New genetic mechanism could lead to RNA therapies for mental health

Researchers at the Medical University of South Carolina (MUSC) have discovered a crucial genetic mechanism that helps the brain adapt to emotional experiences, potentially opening the door for RNA-based therapies to treat psychiatric disorders. The discovery, published in Science, sheds light on the genetic processes that influence how emotional experiences can lead to lasting changes in behaviour, which can become problematic in conditions such as depression or substance abuse.

The team, led by Dr Makoto Taniguchi, Dr Christopher Cowan, and Rose-Marie Akiki, focused their research on understanding how emotional experiences such as chronic stress and drug use result in changes in behaviour over time. Their findings suggest that a specific genetic structure, an RNA:DNA ‘sandwich’, plays a critical role in these adaptations.

“We hope to get better insights into how changes in the brain can lead to maladaptive changes in behaviour,” said Cowan. “We could also improve our fundamental understanding of how the brain works and how emotions and emotionally relevant experiences help to shape brain circuits.”

At the core of their discovery is a type of long non-coding RNA (lncRNA), known as long non-coding enhancer RNA (Inc-eRNA), which interacts with the regulatory region of genes to form structures called R-loops. These R-loops help control the activation of genes by bringing together key regions of a gene – the enhancer and promoter – enabling it to respond to external emotional stimuli.

The team focused on the gene NPAS4, which plays a role in stress-induced anhedonia (the inability to experience pleasure) and drug-induced relapse. Their study reveals the first evidence that R-loops are critical in regulating genes like NPAS4 in response to emotional experiences, offering new insights into how these experiences influence behaviour.

“By bringing the enhancer and promoter together in space and time, R-loops seem to be facilitating their interaction and driving the response to turn on a gene,” said Cowan.

The researchers used a preclinical model of mice to test their hypothesis. They found that blocking the formation of R-loops at the NPAS4 gene significantly reduced cocaine-seeking behaviour in the brain’s nucleus accumbens, and prevented stress-induced anhedonia when manipulated in the prefrontal cortex. These results suggest that R-loops at the NPAS4 gene are essential for the brain’s adaptation to emotional experiences, influencing behaviours linked to substance use and mood disorders. “You need a change in the genetic basis of how everything is working, what is being transcribed, what is being formed in the cell to form stronger neural circuits that underlie behaviour,” said Akiki.

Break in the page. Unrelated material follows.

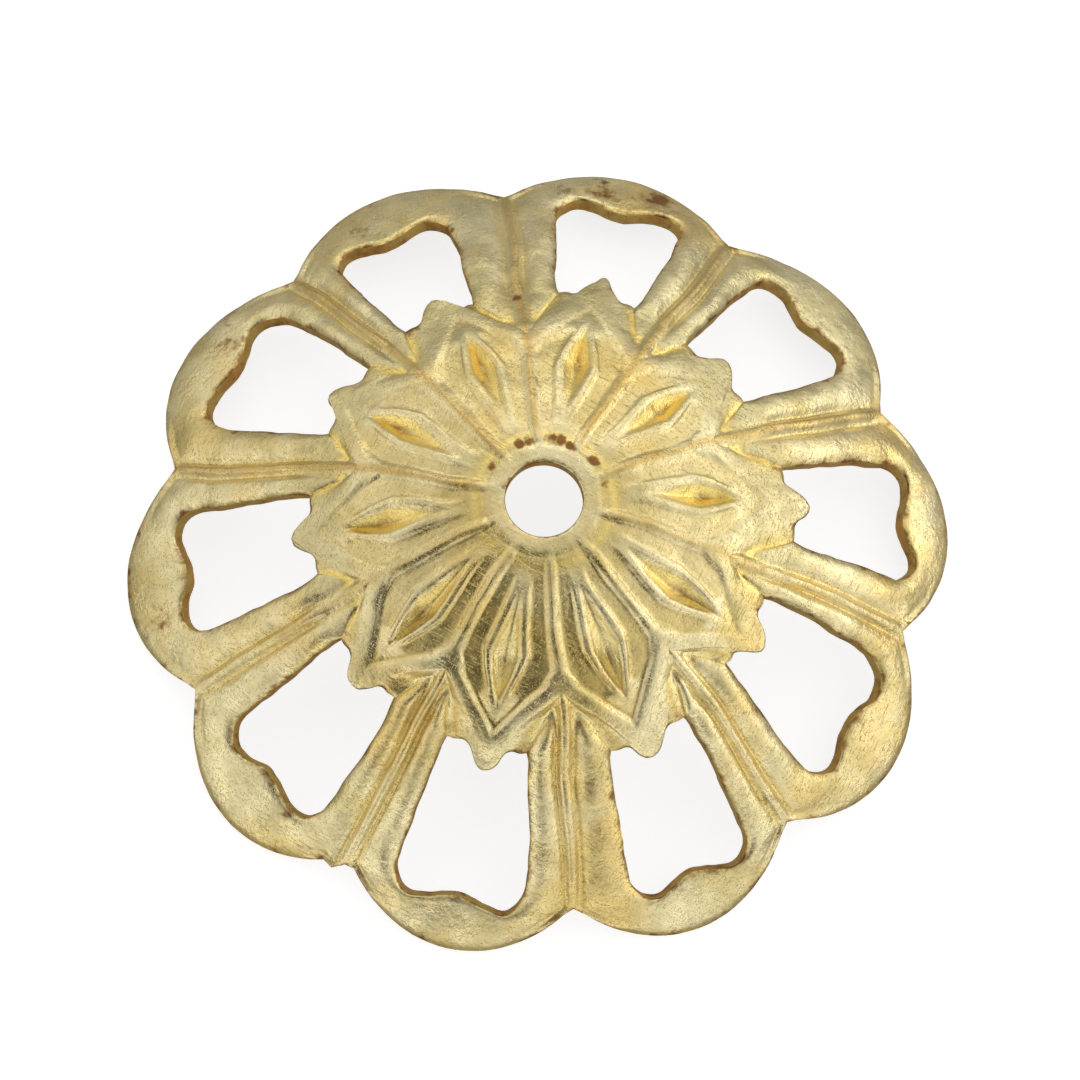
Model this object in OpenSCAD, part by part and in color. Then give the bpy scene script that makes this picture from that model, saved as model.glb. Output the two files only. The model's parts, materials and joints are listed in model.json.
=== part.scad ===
// Filigree flower bead cap, stamped from one piece of thin brass sheet.
// Looped petals spring from a rosette of leaves round a threading hole, and the whole is domed to sit
// over a bead. Sizes are millimetres. +Z runs up through the threading hole, the petal tips rest on
// Z = 0, and one petal points along +X.

/* [Cap] */
// Diameter across the petal tips
cap_d = 15; // [14:0.25:17]
// Number of petals, and of leaves in the rosette
petal_count = 10; // [9:1:11]
// Drop of the outer face from the collar to the petal tips
dome_h = 3.85; // [3:0.05:4.5]
// Roundness of the crown: a small one gives a pointed dome, a large one an even bowl
crown_r = 6.7; // [5:0.1:9]
// Thickness of the brass sheet
sheet_t = 0.25; // [0.2:0.01:0.4]

/* [Hub] */
// Diameter of the threading hole
hole_d = 1.4; // [1:0.1:1.8]
// Diameter of the flat collar round the hole
collar_d = 2.3; // [2.1:0.1:2.5]

/* [Rosette] */
// Distance from the centre to where a border forks round two leaf tips
fork_r = 3.36; // [3.3:0.02:3.44]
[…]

The researchers also highlighted that these R-loops are highly conserved across species, pointing to their evolutionary importance. Their work suggests that R-loops might play a broader role in how neural circuits adapt to stimuli, similar to their function in the immune system, where they help develop immunity. “We found that neurons, like immune cells, can respond to a stimulus through the formation of an R-loop,” explained Akiki.

The team’s ultimate goal is to explore how widespread this genetic mechanism is across different brain regions, and whether disruptions to it could contribute to psychiatric disorders. “This is a new way of thinking about how genes can be turned on,” said Cowan.

This discovery not only enhances our understanding of the brain’s response to emotional experiences but also has the potential to inform the development of RNA-based therapies that could treat psychiatric disorders, offering hope for more targeted treatments in the future.

This study was published in Science.